The major forces acting on the cross-sectional area of the bottom of the plunger are:                The pressure of the gas in the casing pushes up on the liquid load and the plunger;        The sales line operating pressure and atmospheric pressure push down on the plunger;        The weight of the liquid and the plunger pushes down on the plunger;        Once the plunger begins moving to the surface, friction between the tubing and the liquid load acts to oppose the plunger;        In addition, friction between the gas and tubing acts to slow the expansion of the gas.        
The major disadvantage of conventional plunger lifts is that the well must be shut-in in order for the plunger to fall to the bottom of the well. Two part plunger systems (ball-type or other non-positive mechanical plungers) can lose plunger piece to piece contact during lift due a drop in critical velocity, collar banging, hitting slugs of fluid, paraffin or scale particles, which decreases well efficiency. If the ball falls back to the bottom, fluid is then allowed to fall back to the bottom, which keeps the well in a loaded state. The only thing that holds the ball on the plunger is the upward flow of gas and fluid. See U.S. Pat. Nos. 6,209,637 and 6,467,544 to Wells. When the Wells two-part piston rises, changing well conditions can cause the ball to disconnect from the sleeve, resulting in lost well production.

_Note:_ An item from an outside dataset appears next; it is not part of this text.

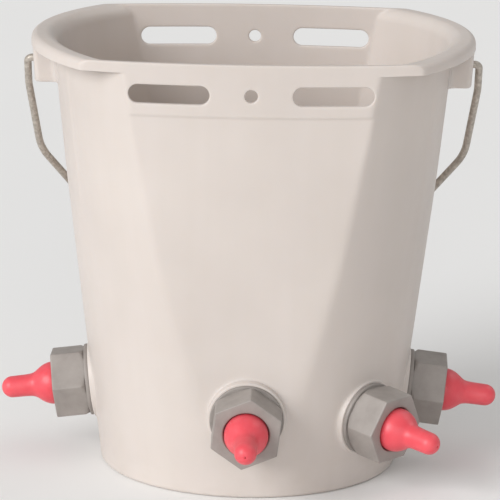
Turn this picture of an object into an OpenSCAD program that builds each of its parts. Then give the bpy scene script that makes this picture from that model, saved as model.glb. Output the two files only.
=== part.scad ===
// Teat feeding bucket for calves and lambs: a moulded bucket with four teat
// nozzles round its foot, hung by its slotted flats or carried by a wire bail.
// Frame: millimetres, origin at the centre of the underside, +Z up, the front
// flat faces -Y and the bail pivots on an axis along X.

/* [Bucket] */
// Height from the underside to the top of the rim
bucket_h = 294; // [290:1:298]
// Outer radius at the underside
base_r = 100; // [99:0.5:101]
// Outward growth of the wall per millimetre of height, lower part
slope_low = 0.1225; // [0.120:0.0005:0.125]
// Outward growth of the wall per millimetre of height, upper part
slope_high = 0.103; // [0.100:0.001:0.106]
// Height where the wall changes slope
break_z = 195; // [185:5:205]
// Wall thickness
wall = 3; // [2.6:0.2:3.4]
// Floor thickness
floor_t = 4; // [3.5:0.5:5]
// Rounding under the foot edge
foot_fillet = 3; // [2:0.5:4]

/* [Flats] */
// Half depth of the bucket across the flats at the underside
flat_d = 102.7; // [102:0.1:103.4]
// Draft of the two flats in degrees
flat_draft = 1.5; // [1.3:0.1:1.7]
// Bulge radius of the two flats
flat_r = 550; // [500:10:600]
// Height where the thicker slotted band starts
band_z = 257.5; // [256:0.5:259]
// Amount by which the slotted band stands proud
band_proud = 0.9; // [0.6:0.1:1.2]
// Height of the centre line of the slots and the middle hole
slot_z = 271.7; // [271.2:0.1:272.5]
// Overall length of one slot
slot_len = 52.2; // [48:0.2:54]
// Height of one slot
slot_w = 12.3; // [10:0.1:13]
// Distance from the middle of the flat to the middle of a slot
slot_x = 52.9; // [51:0.1:54]
// Diameter of the middle hole
hang_d = 8.3; // [6:0.1:10]

/* [Rim and ears] */
// Outer radius of the rim lip
lip_r = 148; // [147.5:0.1:148.1]
// Depth of the rim lip
lip_h = 8; // [7:0.5:9]
// Width of an ear along the front to back direction
ear_w = 34; // [30:1:38]
// Outer face of an ear from the middle of the bucket
ear_x = 147.5; // [147.3:0.1:147.7]
// Height of the lower edge of an ear
ear_z = 261; // [258:1:262]
// Thickness of the ear plates
ear_t = 3.5; // [3:0.1:3.8]

/* [Bail] */
// Wire diameter of the bail
wire_d = 5; // [4:0.1:5]
// Diameter of the pivot hole in an ear
pivot_hole_d = 5.16; // [5.14:0.01:5.2]
// Height of the pivot axis
pivot_z = 274.3; // [274:0.1:275.5]
// Distance from the pivot axis to the grip
bail_l = 222.5; // [222:0.5:226]
// Half width of the grip between its two bends
grip_w = 53; // [50:1:55]
// Lean of the hanging bail behind the bucket in degrees from plumb
bail_lean = 29.2; // [29.1:0.1:29.8]

/* [Nozzles] */
// Width of the union nut across flats
nut_af = 43.5; // [42:0.5:44]
// Length of the union nut
nut_l = 22.7; // [22:0.1:23]
// Radius of the collar washer
washer_r = 24.3; // [23.5:0.1:25]
// Thickness of the collar washer
washer_t = 2.7; // [2:0.1:3]
// Outer radius of the threaded spigot
spigot_r = 16.6; // [16.4:0.1:16.7]
// Reach of a teat beyond its nut
teat_reach = 36.3; // [34:0.1:40]
// Radius of the teat dome where it leaves the nut
teat_r = 14.4; // [13.8:0.1:14.5]
// Radius of the check ball
ball_r = 6; // [5.5:0.1:6]
// Travel of the check ball
ball_travel = 3; // [2:0.1:3]

/* [Hidden] */

// Nozzle stations: azimuth from the front towards +X, height, turn of the nut
LEFT = [-90, 52, 50];
FRONT = [0, 56.5, 23.4];
RIGHT_FRONT = [48, 49, 0];
RIGHT = [90, 52, 23];
STATIONS = [LEFT, FRONT, RIGHT_FRONT, RIGHT];

alpha = atan(slope_low);                 // wall angle, also the nozzle tilt
low_h = wall * sqrt(1 + slope_low * slope_low);
high_h = wall * sqrt(1 + slope_high * slope_high);
break_r = base_r + slope_low * break_z;
top_r = break_r + slope_high * (bucket_h - break_z);

// Distances along a nozzle axis, measured from the outside of the wall
boss_out = 0.8;
boss_in = -5.5;
boss_r = 25.5;
seat_face = boss_in + 0.05;
seat_face_r = 24.2;
seal_t = 2;
flange_t = 4;
u_seal = boss_in - seal_t;
u_flange = u_seal - flange_t;
u_nut = boss_out + washer_t;
u_face = u_nut + nut_l;
u_lip = u_face - 6;
flange_teat = 3;
u_spigot = u_lip - flange_teat;
u_seat = -6;
seat_r = ball_r * 0.75;
bore_r = 10;
// Ball at rest against the cage, then travel towards the seat
u_ball_shut = u_seat + sqrt(ball_r * ball_r - seat_r * seat_r) + 0.1;
u_ball = u_ball_shut + ball_travel;
u_cage = u_ball + ball_r + 0.1;

// ---- bucket ----

function wall_r(z) = z < break_z ? base_r + slope_low * z
                                 : break_r + slope_high * (z - break_z);

// Solid of revolution of the outer wall with a rounded foot edge
module outer_cone() {
    n = sqrt(1 + slope_low * slope_low);
    xc = base_r + slope_low * foot_fillet - foot_fillet * n;
    rotate_extrude($fn = 240) union() {
        polygon([[0, 0], [xc, 0], [xc + foot_fillet / n, foot_fillet - foot_fillet * slope_low / n],
                 [break_r, break_z], [top_r, bucket_h], [0, bucket_h]]);
        intersection() {
            translate([xc, foot_fillet]) circle(r = foot_fillet, $fn = 64);
            translate([xc, 0]) square([foot_fillet, foot_fillet]);
        }
    }
}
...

The present invention in its various embodiments latches a lower plug to an upper sleeve, thereby preventing an accidental separation. Plunger drop travel time slows or limits well production. Also fishing balls out of a well is a problem and sometimes requires pulling the complete tubing string. Well production increases are always critical. What is needed is a plunger lift apparatus that can insure a positive contact during lift, drop back to the well bottom quickly and easily and assist in increasing well production by increasing lift cycle times. What is also needed is a two-part plunger system that is retrievable from the well. The apparatus of the present invention provides a solution to these aforementioned deficiencies.